Chicago proposal could kill BYOB restaurants and more
BY LEAH A. ZELDES For Sun-Times Media October 8, 2013 9:44AM
Updated: October 10, 2013 1:13PM
Dry precincts would be drier than ever if an ordinance the City Council’s Committee on Public Safety approved Thursday passes the whole council.
“Oh, my God! We would lose about 80 percent of our business,” said Jeannette Dixon, owner of Pizzeria Deepo, 1742 W. 99th, about the proposed ban on the popular practice of BYOB in affected precincts.
In about 12 percent of Chicago, businesses can’t be granted liquor licenses. As of now, however, you can tote a bottle along when you eat out, or host a private party in which you or your licensed caterer bring in alcoholic refreshments. West Side Ald. Deborah Graham (29th) said Thursday that she proposed the change due to concerns over a prospective banquet hall, but her ordinance would affect eateries in dry precincts across the city, as well as other facilities that host parties or rent out space for events, such as hotels, salons and art galleries.
The Museum of Science and Industry may be the largest party spot on the city’s map of dry precincts. Spokesmen for MSI and its foodservice operator, Sodexo, said they could not supply numbers for how much catering business the museum stands to lose if it they can no longer pour wine and cocktails, but trade journals report that more than 900 private events are hosted there annually, at rents of up to $10,000 each before food and drink costs.
Larry Anderson, owner of Tre Kronor restaurant, 3258 W. Foster, reacted forcefully to the news. “Wow! Oh, my God! I can’t believe that!” he said. “I can’t imagine it — or rather I can, because crazy things happen in Chicago,” he said, referring to the City Council’s short-lived ban on foie gras.
Tre Kronor has operated in a dry precinct for more than 20 years.

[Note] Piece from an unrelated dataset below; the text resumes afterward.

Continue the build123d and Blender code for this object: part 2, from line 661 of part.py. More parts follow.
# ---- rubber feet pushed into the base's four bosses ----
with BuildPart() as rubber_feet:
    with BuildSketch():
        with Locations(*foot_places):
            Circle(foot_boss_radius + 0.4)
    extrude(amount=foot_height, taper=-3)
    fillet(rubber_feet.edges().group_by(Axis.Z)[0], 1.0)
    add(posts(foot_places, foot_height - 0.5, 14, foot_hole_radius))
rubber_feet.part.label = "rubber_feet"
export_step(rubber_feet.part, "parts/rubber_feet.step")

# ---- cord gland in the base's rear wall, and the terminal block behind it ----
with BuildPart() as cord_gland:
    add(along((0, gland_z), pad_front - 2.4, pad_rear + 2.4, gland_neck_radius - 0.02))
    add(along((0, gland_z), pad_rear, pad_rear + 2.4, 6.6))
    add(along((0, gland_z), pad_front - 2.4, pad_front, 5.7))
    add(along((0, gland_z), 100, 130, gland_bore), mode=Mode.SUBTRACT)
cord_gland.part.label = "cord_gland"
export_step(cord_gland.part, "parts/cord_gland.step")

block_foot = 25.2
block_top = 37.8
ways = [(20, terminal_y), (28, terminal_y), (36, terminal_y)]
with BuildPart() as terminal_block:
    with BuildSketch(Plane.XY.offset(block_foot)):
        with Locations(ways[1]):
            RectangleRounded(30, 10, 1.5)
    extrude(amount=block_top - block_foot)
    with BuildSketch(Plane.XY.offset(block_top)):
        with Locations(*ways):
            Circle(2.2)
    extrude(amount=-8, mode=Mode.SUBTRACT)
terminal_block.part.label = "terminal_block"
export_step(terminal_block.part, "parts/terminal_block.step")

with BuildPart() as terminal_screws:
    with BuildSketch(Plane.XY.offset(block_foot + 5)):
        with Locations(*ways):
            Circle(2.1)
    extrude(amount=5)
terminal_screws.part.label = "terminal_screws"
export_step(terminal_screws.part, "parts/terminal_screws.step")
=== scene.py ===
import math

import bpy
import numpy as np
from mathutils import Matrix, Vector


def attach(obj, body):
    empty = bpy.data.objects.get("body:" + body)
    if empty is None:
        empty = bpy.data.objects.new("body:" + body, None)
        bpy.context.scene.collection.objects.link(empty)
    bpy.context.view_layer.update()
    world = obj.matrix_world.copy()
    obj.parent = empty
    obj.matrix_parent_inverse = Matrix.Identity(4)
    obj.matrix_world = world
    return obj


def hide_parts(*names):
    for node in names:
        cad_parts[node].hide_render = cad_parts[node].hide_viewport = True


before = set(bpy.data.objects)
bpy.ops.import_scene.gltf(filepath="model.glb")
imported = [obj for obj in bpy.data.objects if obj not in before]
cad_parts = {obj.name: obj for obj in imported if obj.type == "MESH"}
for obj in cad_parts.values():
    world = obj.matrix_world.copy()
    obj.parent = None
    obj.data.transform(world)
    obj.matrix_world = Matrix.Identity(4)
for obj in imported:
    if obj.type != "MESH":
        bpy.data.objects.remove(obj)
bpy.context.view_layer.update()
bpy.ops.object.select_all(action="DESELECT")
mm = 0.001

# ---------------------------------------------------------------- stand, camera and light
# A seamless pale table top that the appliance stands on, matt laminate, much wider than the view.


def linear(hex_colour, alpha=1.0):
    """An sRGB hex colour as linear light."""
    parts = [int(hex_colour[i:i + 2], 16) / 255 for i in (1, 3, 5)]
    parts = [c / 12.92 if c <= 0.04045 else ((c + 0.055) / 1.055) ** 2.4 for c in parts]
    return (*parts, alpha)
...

It’s had little competition, Anderson said, and vacant storefronts line the neighborhood, because most restaurateurs prefer to open where they can get a liquor license. To create a vibrant neighborhood, he said, “First you have a couple of cool little restaurants, then come the boutiques.”
At least 50 percent of his weekend patrons bring in their own beer or wine, Anderson said, and more at the holidays. He upgraded Tre Kronor’s outdoor cafe to encourage that business. “I wanted people to say, ‘It’s a beautiful night, let’s grab a bottle of wine and go have dinner at Tre Kronor.’ ”
Dixon’s small pizzeria is one of the few table-service restaurants in largely dry Beverly. “We have never had any problems,” said Dixon, who opened 2 1/2 years ago.
“We get a lot of business because it is a BYOB,” she said, enough to keep her in competition against places on the wet side of Western Avenue. She’s started a petition against the ordinance.
“BYOBs have been more popular than ever in recent years,” said Jean Iversen, author of “BYOB Chicago: Your Guide to Bring-Your-Own-Bottle Restaurants and Wine & Spirits Stores.”. The economy, she said, has made people look for lower-cost ways to dine out.
“There are a lot of people who only go to BYOB restaurants,” Anderson said.
The measure goes before the City Council Oct. 16.
Leah A. Zeldes is a local freelance writer.